Since 1953, the Klamath Water Users Association has represented irrigator interests on the Klamath Reclamation Project, whose water is controlled by the U.S. Bureau of Reclamation. Irrigation districts pay KWUA a membership fee determined by acres of land in the district.
Horsley said Klamath Water Users Association membership has been beneficial, but the district was looking at raising their irrigators' assessments to cover a budget deficit. Instead, the board voted to not pay the assessment, effectively withdrawing the district's membership.
"Nobody wanted to see (Klamath Drainage District) go," said Greg Addington, director of the Klamath Water Users Association. "As far as I'm concerned, I hope we can get them back this year or next year. . We want to represent as much of the Project as we can. We're more effective if we're united."
Financial hit
Klamath Water Users Association will take a financial hit, since Klamath Drainage District is one of the larger districts on the Project.
But the association picked up more than 13,000 acres this year, mostly leased farmland on refuges.
"(The loss) is being largely offset," Addington said. "We're strong as ever.
"Next month we have officer elections.
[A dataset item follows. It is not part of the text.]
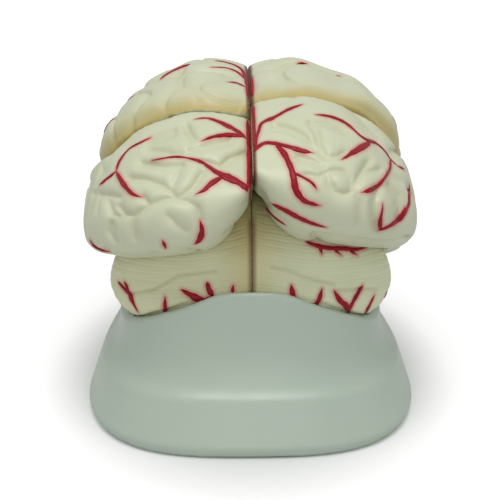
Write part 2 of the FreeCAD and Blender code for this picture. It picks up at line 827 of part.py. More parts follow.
# Pins of each half: two up into the front section, two out into the rear section
upPinPlace = 10
outPinPlace = 9
outPinDrop = 7
backPinPlace = 6
outwards = {"left": FreeCAD.Rotation(Vector(0, 1, 0), -90), "right": FreeCAD.Rotation(Vector(0, 1, 0), 90)}
backwards = FreeCAD.Rotation(Vector(1, 0, 0), 90)
for name, side in sides.items():
    upPins, outPins = [], []
    holes = {"front": [], "rear": [], "core": pinHoles[name], "cerebellum": []}
    for end in (-1, 1):
        label = "%s_%s" % (name, "back" if end < 0 else "fore")
        upPlace = Vector(side * upPinPlace, thalamusMiddle + end * size("lobePinSpacing") / 2, thalamusLevel + 2)
        upPins.append(addRod(label + "_up_pin", "sizes.lobePinRadius", "sizes.lobePinLength", upPlace))
        holes["front"].append(addRod(label + "_up_hole", "sizes.lobePinRadius + sizes.pinClearance",
                                     "sizes.lobePinLength + 1", upPlace))
        holes["core"].append(addRod(label + "_up_seat", "sizes.lobePinRadius", "sizes.lobePinLength", upPlace))
        outPlace = Vector(side * outPinPlace, thalamusMiddle + end * size("sidePinSpacing") / 2,
                          thalamusLevel - outPinDrop)
        outPins.append(addRod(label + "_out_pin", "sizes.sidePinRadius", "sizes.sidePinLength", outPlace,
                              outwards[name]))
        holes["rear"].append(addRod(label + "_out_hole", "sizes.sidePinRadius + sizes.pinClearance",
                                    "sizes.sidePinLength + 1", outPlace, outwards[name]))
        holes["core"].append(addRod(label + "_out_seat", "sizes.sidePinRadius", "sizes.sidePinLength", outPlace,
                                    outwards[name]))
    backPlace = Vector(side * backPinPlace, stemMiddle - 3, stemLevel + 2)
    backPin = addRod(name + "_back_pin", "sizes.peduncleRadius", "sizes.peduncleLength", backPlace, backwards)
    for target in ("core", "cerebellum"):
        holes[target].append(addRod("%s_%s_back_hole" % (name, target), "sizes.peduncleRadius",
                                    "sizes.peduncleLength", backPlace, backwards))

    # Cerebrum: one form, parted by the seam; the rear section sits a step lower at its edge
    seamStep = size("seamStepLeft") if side < 0 else size("seamStepRight")
    rearDrop = size("rearDropLeft") if side < 0 else size("rearDropRight")
    frontRings = halfRings(cerebrumForm(0, 0), side, gapHalf, frontRelief)
    rearRings = halfRings(cerebrumForm(seamStep, rearDrop), side, gapHalf, rearRelief)
    cerebellumRings = halfRings(cerebellumForm(0), side, gapHalf, cerebellumRelief)
    frontShape = skinSolid(frontRings)
    rearShape = skinSolid(rearRings)
    frontShape = frontShape.common(seamSide(side, size("seamGap") / 2)).cut(coreRoom(side))
    rearShape = rearShape.cut(seamSide(side, -size("seamGap") / 2))
    rearShape = rearShape.cut(halfForm(cerebellumForm(size("lobeClearance")), side, 0))
    rearShape = rearShape.cut(sideRoom(side))
    frontForm = addShape(name + "_front_form", frontShape)
    rearForm = addShape(name + "_rear_form", rearShape)
    addPiece(addCut(name + "_front_cut", frontForm, addGroup(name + "_front_holes", holes["front"])),
             name + "_fronto_parietal")
    addPiece(addCut(name + "_rear_cut", rearForm, addGroup(name + "_rear_holes", holes["rear"])),
             name + "_temporo_occipital")

    # Cerebellum half
    cerebellumWhole = addShape(name + "_cerebellum_form", skinSolid(cerebellumRings).cut(wallRoom))
    addPiece(addCut(name + "_cerebellum_cut", cerebellumWhole,
                    addGroup(name + "_cerebellum_holes", holes["cerebellum"])), name + "_cerebellum")

    # Brain stem half, cut off flat where it stands on the post
    thalamus = halfForm(ovalForm(thalamusMiddle, thalamusLevel, size("thalamusLength") / 2,
                                 size("thalamusHeight") / 2, size("thalamusWidth") / 2, 2.3, 40, 16),
                        side, gapHalf)
    stem = halfForm(stemForm(), side, gapHalf)
    below = Part.makeBox(size("baseWidth"), size("baseLength"), seatHeight,
                         Vector(-size("baseWidth") / 2, -size("baseLength") / 2, 0))
    stemFeature = addShape(name + "_stem_form", thalamus.fuse(stem).cut(below))
    addPiece(addCut(name + "_stem_cut", stemFeature, addGroup(name + "_stem_holes", holes["core"])),
             name + "_brain_stem")

    addPiece(addGroup(name + "_up_pins", upPins), name + "_front_pins")
    addPiece(addGroup(name + "_out_pins", outPins), name + "_rear_pins")
    addPiece(backPin, name + "_cerebellum_pin")

    # Raised arteries, held as groups of separate thin solids
    for region, rings in (("front", frontRings), ("rear", rearRings), ("cerebellum", cerebellumRings)):
        surface = skinSurface(rings)
        tubes = [arteryTube(surface, side, look, width, path) for look, width, path in arteries[side][region]]
        arteryGroup = addShape("%s_%s_artery_group" % (name, region), Part.makeCompound(tubes))
        addPiece(arteryGroup, "%s_%s_arteries" % (name, region))

doc.recompute()
for thing in doc.Objects:
    if "Invalid" in thing.State or "Error" in thing.State:
        raise RuntimeError("%s failed: %s" % (thing.Name, thing.State))
os.makedirs("parts", exist_ok=True)
for piece in pieces:
    if piece.Shape.isNull() or not piece.Shape.isValid():
        raise RuntimeError("%s has no valid shape" % piece.Label)
    piece.Shape.exportStep("parts/%s.step" % piece.Label)
    box = piece.Shape.BoundBox
    print("%-26s solids %d volume %9.0f  x %6.1f %6.1f  y %6.1f %6.1f  z %6.1f %6.1f" % (
        piece.Label, len(piece.Shape.Solids), piece.Shape.Volume,
        box.XMin, box.XMax, box.YMin, box.YMax, box.ZMin, box.ZMax))
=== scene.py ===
# Brain anatomy model that comes apart, on its moulded base
import json
import math

import bmesh
import bpy
from mathutils import Matrix, Vector
from mathutils.bvhtree import BVHTree

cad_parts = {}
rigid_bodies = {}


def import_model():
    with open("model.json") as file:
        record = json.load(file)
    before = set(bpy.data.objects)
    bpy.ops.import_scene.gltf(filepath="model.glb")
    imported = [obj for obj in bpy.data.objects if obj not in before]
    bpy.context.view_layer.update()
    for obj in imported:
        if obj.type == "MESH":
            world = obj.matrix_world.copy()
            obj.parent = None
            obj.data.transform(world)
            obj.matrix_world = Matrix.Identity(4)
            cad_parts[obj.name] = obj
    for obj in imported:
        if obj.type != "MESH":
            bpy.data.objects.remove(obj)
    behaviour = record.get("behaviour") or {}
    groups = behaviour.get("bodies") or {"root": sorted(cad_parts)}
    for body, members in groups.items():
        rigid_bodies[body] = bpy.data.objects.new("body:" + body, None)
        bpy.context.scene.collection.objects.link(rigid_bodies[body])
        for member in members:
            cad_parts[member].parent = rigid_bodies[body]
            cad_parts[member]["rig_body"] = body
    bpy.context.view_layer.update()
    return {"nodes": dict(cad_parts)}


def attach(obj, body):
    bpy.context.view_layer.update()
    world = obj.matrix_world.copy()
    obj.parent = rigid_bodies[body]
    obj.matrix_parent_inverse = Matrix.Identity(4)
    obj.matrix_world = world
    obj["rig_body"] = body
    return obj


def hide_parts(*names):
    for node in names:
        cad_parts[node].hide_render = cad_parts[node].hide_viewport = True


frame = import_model()
print("frame loaded")

sides = {"left": -1, "right": 1}
millimetre = 0.001


def paint(red, green, blue):  # a colour as a screen shows it, 0 to 255
    shares = [value / 255 for value in (red, green, blue)]
    return tuple(s / 12.92 if s < 0.04 else ((s + 0.055) / 1.055) ** 2.4 for s in shares) + (1,)


def smooth(low, high, value):
    share = min(1, max(0, (value - low) / (high - low)))
    return share * share * (3 - 2 * share)


# The view that grooves and arteries are drawn in: pixels of a square picture, degrees and metres
view = {
    "size": 500,
    "column": 253,
    "row": 250,
    "focal": 1652,
    "elevation": 20,
    "distance": 0.7,
    "height": 0.05535,
}
viewTilt = math.radians(view["elevation"])
viewBack = Vector((0, -math.cos(viewTilt), math.sin(viewTilt)))
viewUp = Vector((0, viewBack.z, -viewBack.y))
viewMiddle = Vector((0, 0, view["height"]))
viewEye = viewMiddle + viewBack * view["distance"]


def picturePlace(point):
    offset = point - viewMiddle
    scale = view["focal"] / (view["distance"] - offset.dot(viewBack))
    return view["column"] + scale * point.x, view["row"] - scale * offset.dot(viewUp)


def towardsView(point, outward):
    return outward.dot((viewEye - point).normalized())


# Materials
def newMaterial(name, roughness, specular):
    material = bpy.data.materials.new(name)
    material.use_nodes = True
    shader = material.node_tree.nodes["Principled BSDF"]
    shader.inputs["Roughness"].default_value = roughness
    shader.inputs["Specular IOR Level"].default_value = specular
    return material, material.node_tree, shader


def noiseOf(tree, scale, detail, stretch=None):
    place = tree.nodes.new("ShaderNodeTexCoord").outputs["Object"]
    if stretch:
        mapping = tree.nodes.new("ShaderNodeMapping")
        mapping.inputs["Scale"].default_value = stretch
        tree.links.new(place, mapping.inputs["Vector"])
        place = mapping.outputs["Vector"]
    noise = tree.nodes.new("ShaderNodeTexNoise")
    noise.inputs["Scale"].default_value = scale
    noise.inputs["Detail"].default_value = detail
    tree.links.new(place, noise.inputs["Vector"])
    return noise.outputs["Fac"]


def mixOf(tree, share, first, second):  # colours or sockets
    mix = tree.nodes.new("ShaderNodeMix")
    mix.data_type = "RGBA"
    for value, socket in ((share, mix.inputs[0]), (first, mix.inputs[6]), (second, mix.inputs[7])):
        if isinstance(value, bpy.types.NodeSocket):
            tree.links.new(value, socket)
        else:
            socket.default_value = value
    return mix.outputs[2]


def rangeOf(tree, value, fromLow, fromHigh, toLow, toHigh):
    spread = tree.nodes.new("ShaderNodeMapRange")
    spread.inputs["From Min"].default_value = fromLow
    spread.inputs["From Max"].default_value = fromHigh
    spread.inputs["To Min"].default_value = toLow
    spread.inputs["To Max"].default_value = toHigh
    tree.links.new(value, spread.inputs["Value"])
    return spread.outputs["Result"]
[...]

We just filled new spots on the board. We have new faces and new ideas coming in. The organization is continuing to do well and represent a wide variety of interests on the Project."
According to the rumor mill, Klamath Drainage District broke from the association because of a dispute with Klamath Irrigation District.
But the presidents of the boards - Klamath Drainage District's Horsley and Klamath Irrigation District's Dave Cacka - say that while there was some years-long friction between the districts over water usage, they had resolved the issue.
"Districts have issues with districts over things all the time," Cacka said. "We're negotiating things all the time. It's not an uncommon situation (to) be at odds with another district over time as you work things out. It's just the nature of the business."
Horsley said "time will tell" whether Klamath Drainage District rejoins the association.
"We'll take another look at the acreage assessment and revisit the issue again at the next budget meeting" in the spring, he said.